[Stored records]
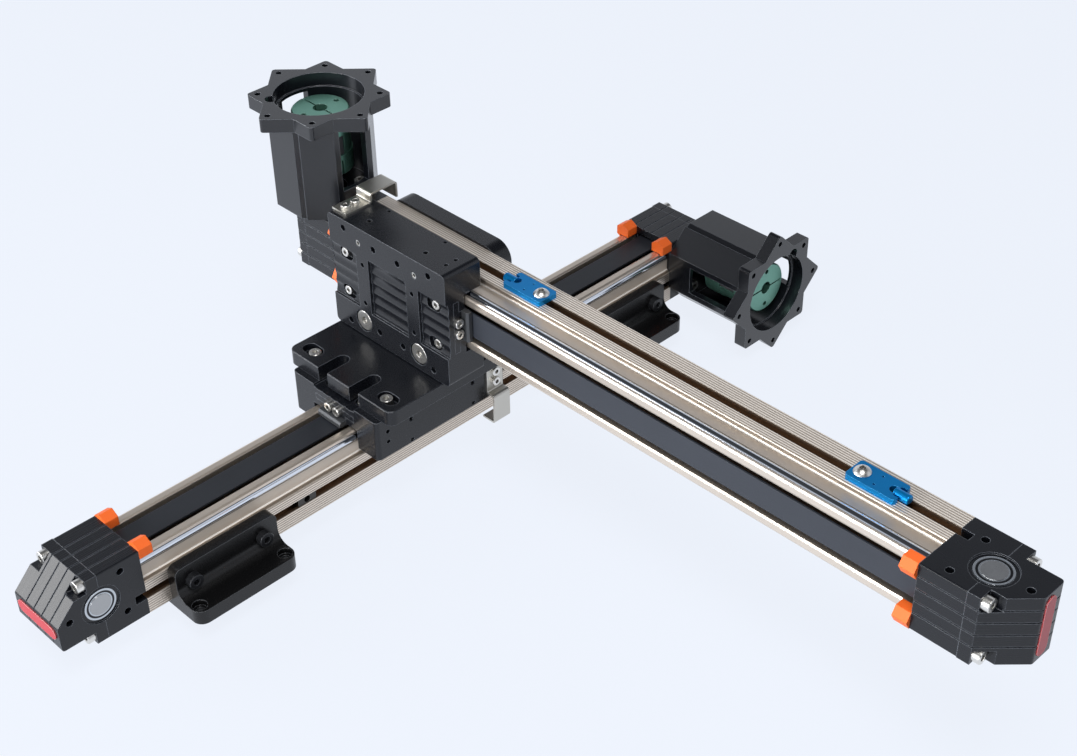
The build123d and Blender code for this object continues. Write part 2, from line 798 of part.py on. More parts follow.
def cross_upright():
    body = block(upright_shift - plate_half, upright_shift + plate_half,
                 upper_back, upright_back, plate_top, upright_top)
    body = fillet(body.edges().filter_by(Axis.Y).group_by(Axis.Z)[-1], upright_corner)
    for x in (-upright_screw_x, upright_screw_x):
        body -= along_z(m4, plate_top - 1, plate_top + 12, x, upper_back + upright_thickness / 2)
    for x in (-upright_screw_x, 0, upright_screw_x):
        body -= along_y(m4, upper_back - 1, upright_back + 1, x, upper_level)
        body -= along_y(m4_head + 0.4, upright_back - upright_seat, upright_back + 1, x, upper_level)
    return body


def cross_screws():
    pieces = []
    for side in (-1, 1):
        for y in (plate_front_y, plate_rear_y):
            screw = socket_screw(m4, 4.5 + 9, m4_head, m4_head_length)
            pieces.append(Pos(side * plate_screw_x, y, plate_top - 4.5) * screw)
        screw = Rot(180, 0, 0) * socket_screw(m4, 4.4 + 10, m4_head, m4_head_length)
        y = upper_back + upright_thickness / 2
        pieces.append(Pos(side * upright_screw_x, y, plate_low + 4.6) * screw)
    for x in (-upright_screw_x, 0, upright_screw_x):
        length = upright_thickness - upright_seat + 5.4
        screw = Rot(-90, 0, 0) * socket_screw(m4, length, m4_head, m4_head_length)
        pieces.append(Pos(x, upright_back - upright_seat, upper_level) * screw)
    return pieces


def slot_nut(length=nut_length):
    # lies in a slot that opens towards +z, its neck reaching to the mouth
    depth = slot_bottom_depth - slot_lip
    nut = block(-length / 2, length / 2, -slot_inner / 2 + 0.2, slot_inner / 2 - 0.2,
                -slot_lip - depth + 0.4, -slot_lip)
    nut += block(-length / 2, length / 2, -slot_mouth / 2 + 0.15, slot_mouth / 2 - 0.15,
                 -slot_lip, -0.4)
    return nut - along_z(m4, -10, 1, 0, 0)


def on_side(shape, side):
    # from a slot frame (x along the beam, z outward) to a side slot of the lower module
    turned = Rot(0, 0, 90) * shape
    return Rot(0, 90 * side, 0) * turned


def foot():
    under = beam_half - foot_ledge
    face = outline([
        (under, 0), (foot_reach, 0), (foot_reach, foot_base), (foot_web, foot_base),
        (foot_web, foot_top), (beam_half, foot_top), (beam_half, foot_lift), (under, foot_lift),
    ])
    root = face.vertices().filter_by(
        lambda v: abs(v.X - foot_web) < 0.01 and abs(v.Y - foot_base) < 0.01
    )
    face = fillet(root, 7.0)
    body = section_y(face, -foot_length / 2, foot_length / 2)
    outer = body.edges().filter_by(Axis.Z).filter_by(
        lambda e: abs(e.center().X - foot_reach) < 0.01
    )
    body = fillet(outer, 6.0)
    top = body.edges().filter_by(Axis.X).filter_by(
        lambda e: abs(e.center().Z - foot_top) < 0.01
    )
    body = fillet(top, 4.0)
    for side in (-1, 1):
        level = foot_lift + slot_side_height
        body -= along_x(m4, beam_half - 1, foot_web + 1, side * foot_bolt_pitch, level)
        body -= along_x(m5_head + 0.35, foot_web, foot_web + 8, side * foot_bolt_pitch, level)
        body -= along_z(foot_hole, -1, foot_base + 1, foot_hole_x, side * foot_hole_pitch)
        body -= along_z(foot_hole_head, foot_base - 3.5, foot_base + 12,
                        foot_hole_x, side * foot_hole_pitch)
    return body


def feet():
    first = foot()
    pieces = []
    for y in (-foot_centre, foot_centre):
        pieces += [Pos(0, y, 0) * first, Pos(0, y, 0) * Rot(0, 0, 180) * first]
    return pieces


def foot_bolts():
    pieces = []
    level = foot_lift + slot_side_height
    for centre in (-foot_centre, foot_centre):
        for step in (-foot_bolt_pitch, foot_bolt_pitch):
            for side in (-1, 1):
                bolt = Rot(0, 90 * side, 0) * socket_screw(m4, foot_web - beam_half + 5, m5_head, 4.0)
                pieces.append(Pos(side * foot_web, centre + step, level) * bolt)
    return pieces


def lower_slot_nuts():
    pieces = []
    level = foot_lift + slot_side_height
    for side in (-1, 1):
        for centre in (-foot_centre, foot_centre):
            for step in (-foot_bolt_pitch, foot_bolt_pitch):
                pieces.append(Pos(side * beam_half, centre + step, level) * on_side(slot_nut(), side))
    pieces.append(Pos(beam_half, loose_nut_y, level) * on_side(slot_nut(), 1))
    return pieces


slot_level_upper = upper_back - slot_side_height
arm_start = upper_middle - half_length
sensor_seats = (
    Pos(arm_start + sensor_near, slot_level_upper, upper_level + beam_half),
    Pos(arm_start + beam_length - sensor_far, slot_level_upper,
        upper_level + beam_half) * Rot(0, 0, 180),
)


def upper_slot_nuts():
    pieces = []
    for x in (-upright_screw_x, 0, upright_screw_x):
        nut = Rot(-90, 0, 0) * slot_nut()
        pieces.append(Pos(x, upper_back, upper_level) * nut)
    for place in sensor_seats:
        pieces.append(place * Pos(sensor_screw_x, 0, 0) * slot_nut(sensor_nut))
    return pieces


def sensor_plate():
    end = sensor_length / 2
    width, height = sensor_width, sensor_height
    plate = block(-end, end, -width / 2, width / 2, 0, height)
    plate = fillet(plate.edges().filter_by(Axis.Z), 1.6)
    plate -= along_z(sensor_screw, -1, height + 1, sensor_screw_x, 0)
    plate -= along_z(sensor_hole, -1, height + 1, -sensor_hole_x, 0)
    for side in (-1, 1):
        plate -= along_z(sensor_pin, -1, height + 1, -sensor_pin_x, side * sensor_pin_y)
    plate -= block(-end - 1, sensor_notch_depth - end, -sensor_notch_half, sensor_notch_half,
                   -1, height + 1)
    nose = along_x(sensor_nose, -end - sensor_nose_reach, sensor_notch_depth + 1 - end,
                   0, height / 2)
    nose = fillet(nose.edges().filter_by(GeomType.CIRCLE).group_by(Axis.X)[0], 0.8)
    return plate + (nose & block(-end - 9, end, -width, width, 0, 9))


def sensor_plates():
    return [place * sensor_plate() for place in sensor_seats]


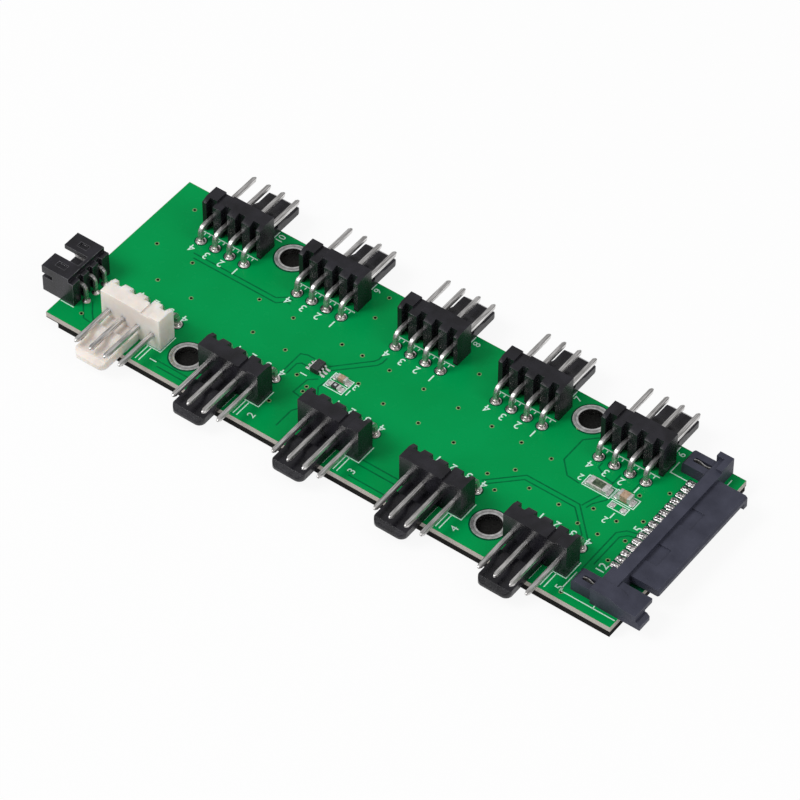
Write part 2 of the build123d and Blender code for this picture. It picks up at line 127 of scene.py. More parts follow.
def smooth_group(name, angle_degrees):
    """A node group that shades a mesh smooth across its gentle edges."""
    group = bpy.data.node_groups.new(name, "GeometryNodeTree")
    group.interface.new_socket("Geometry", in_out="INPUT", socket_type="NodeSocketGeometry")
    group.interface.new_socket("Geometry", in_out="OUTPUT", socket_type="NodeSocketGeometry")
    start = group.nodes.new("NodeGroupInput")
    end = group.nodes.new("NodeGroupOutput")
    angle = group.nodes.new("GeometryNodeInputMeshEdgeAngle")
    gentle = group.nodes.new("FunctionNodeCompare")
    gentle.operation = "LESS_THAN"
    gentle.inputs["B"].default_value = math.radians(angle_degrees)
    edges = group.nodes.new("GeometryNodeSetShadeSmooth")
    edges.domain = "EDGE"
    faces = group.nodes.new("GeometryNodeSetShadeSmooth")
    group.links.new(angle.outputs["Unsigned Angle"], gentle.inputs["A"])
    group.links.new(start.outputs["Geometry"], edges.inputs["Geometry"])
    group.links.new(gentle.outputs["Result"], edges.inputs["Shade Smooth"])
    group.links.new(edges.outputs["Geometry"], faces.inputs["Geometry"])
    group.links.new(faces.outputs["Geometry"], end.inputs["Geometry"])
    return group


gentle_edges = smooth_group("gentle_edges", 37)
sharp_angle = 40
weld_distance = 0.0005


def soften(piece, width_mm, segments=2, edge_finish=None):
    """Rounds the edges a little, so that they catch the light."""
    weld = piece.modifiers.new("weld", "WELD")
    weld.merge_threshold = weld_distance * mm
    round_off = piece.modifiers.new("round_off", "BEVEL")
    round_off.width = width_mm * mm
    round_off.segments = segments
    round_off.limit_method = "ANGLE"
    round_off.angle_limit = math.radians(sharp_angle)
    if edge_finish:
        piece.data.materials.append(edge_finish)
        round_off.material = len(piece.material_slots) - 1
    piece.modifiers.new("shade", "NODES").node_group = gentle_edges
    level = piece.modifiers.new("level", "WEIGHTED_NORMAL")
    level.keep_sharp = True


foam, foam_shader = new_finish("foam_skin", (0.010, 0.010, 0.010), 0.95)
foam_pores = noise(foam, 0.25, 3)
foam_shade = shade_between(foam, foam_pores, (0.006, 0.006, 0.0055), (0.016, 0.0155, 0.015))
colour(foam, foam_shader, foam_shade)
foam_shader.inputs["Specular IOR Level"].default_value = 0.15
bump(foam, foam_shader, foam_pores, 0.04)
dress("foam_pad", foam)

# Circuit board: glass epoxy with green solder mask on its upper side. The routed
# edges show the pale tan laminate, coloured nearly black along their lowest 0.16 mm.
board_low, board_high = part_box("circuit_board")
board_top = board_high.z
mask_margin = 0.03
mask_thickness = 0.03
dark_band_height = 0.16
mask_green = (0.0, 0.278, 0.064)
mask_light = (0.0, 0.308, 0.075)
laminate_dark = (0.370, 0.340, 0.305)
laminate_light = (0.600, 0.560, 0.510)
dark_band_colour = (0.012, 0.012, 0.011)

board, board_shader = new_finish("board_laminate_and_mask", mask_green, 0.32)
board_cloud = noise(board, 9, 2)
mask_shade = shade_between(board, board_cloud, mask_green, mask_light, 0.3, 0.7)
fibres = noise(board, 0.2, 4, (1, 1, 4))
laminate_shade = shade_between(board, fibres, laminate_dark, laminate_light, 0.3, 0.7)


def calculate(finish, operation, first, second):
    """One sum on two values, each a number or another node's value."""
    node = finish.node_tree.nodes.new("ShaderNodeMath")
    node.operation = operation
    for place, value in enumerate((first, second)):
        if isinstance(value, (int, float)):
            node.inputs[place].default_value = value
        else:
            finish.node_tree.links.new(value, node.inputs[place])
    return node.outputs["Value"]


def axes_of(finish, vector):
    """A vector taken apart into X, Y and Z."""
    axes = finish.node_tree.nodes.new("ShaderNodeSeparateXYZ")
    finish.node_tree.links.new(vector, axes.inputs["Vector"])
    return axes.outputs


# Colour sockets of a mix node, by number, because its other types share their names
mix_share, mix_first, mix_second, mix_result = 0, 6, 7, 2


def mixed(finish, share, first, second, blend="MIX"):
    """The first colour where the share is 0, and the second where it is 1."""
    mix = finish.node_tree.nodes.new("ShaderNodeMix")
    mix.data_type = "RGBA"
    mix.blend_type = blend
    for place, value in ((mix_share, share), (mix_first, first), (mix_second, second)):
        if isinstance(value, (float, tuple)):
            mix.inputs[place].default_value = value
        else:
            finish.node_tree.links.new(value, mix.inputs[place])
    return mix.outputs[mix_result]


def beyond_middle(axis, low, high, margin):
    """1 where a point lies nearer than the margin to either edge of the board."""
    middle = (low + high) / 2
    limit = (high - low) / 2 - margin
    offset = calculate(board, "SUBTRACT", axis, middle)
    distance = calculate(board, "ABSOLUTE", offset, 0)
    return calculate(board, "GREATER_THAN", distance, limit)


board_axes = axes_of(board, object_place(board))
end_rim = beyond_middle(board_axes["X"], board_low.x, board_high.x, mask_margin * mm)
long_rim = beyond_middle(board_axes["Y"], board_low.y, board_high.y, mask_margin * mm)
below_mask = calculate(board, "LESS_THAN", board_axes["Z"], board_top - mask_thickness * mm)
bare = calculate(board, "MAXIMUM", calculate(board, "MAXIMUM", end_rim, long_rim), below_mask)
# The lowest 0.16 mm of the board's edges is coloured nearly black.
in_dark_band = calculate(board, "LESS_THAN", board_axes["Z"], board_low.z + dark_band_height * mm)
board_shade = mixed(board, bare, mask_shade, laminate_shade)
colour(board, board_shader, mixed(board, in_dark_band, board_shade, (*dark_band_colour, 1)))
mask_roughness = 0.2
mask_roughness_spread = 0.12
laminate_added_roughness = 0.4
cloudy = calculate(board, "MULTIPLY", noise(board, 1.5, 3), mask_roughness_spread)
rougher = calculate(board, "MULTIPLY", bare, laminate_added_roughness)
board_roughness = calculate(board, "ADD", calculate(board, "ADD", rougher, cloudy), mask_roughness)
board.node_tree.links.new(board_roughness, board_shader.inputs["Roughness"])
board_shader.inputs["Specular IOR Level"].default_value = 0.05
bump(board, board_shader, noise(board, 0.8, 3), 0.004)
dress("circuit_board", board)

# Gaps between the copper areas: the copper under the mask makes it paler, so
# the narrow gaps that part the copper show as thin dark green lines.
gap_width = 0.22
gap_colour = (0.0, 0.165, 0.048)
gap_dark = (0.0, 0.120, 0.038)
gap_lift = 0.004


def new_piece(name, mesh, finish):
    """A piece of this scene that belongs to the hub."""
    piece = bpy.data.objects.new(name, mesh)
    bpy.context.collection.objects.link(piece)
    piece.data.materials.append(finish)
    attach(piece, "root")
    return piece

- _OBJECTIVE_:
Show all lines from the records above where the word "follow" occurs.

- _RESPONSE FOR THIS EXERCISE_:
The build123d and Blender code for this object continues. Write part 2, from line 798 of part.py on. More parts follow.
Write part 2 of the build123d and Blender code for this picture. It picks up at line 127 of scene.py. More parts follow.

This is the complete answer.